------ Material provided

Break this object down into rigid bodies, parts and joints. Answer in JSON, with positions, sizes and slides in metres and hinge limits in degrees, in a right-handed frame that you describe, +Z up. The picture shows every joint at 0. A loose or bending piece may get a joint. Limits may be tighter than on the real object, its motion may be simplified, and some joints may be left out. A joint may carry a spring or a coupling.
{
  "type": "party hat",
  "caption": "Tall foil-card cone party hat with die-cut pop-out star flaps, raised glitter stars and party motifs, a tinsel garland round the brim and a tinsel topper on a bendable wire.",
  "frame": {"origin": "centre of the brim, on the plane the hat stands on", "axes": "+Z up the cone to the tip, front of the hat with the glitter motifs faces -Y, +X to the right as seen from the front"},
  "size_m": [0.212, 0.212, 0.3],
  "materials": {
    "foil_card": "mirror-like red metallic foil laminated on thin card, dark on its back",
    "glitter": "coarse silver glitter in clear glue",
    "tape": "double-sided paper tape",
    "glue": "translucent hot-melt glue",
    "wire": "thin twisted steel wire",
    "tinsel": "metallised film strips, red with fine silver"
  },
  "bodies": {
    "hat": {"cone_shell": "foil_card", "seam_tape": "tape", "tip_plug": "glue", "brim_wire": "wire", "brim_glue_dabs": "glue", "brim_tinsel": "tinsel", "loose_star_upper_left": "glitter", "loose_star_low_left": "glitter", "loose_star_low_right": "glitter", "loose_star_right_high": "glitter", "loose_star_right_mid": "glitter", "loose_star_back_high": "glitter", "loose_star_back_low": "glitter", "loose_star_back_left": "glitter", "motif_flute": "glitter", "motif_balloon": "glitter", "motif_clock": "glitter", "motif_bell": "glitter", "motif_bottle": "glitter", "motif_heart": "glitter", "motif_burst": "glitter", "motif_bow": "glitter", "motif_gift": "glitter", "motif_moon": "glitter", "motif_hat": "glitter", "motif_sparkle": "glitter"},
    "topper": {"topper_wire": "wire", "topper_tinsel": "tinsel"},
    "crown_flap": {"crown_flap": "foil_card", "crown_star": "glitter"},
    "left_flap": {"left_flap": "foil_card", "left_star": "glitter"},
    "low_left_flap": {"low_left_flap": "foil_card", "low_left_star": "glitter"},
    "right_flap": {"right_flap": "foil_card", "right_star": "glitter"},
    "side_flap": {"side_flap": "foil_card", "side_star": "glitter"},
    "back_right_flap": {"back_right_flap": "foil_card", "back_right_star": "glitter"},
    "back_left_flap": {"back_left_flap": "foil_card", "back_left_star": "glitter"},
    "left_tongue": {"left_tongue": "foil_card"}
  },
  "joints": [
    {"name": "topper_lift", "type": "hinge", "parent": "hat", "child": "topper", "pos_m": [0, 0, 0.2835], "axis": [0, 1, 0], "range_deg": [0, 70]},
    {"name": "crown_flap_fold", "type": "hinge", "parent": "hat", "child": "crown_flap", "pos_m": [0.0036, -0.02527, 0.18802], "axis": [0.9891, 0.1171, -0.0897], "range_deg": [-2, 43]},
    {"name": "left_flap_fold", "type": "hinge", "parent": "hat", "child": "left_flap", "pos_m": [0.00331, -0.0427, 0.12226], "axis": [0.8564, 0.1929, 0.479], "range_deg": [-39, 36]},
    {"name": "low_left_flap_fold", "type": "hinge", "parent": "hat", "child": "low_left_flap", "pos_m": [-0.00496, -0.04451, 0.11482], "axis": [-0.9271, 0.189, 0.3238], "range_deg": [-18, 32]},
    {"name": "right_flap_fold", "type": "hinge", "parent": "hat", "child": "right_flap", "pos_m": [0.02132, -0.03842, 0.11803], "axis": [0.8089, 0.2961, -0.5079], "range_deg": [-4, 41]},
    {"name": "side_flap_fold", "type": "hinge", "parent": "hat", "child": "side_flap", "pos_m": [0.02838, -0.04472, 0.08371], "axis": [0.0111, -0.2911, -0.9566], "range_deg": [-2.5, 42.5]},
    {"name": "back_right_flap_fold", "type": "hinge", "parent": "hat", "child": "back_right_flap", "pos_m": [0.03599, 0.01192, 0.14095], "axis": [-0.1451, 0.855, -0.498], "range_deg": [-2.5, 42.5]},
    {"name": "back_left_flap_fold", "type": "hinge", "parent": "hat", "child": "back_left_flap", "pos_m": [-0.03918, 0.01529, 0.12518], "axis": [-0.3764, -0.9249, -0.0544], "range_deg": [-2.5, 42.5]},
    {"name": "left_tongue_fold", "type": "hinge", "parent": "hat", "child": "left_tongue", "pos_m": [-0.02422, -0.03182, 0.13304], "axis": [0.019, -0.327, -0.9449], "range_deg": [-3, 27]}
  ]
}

------------

- _Written problem_: Check each line in the listing above for the string "bodies", then report how many lines contain it, with no other text.

- _Solution to the exercise_: 2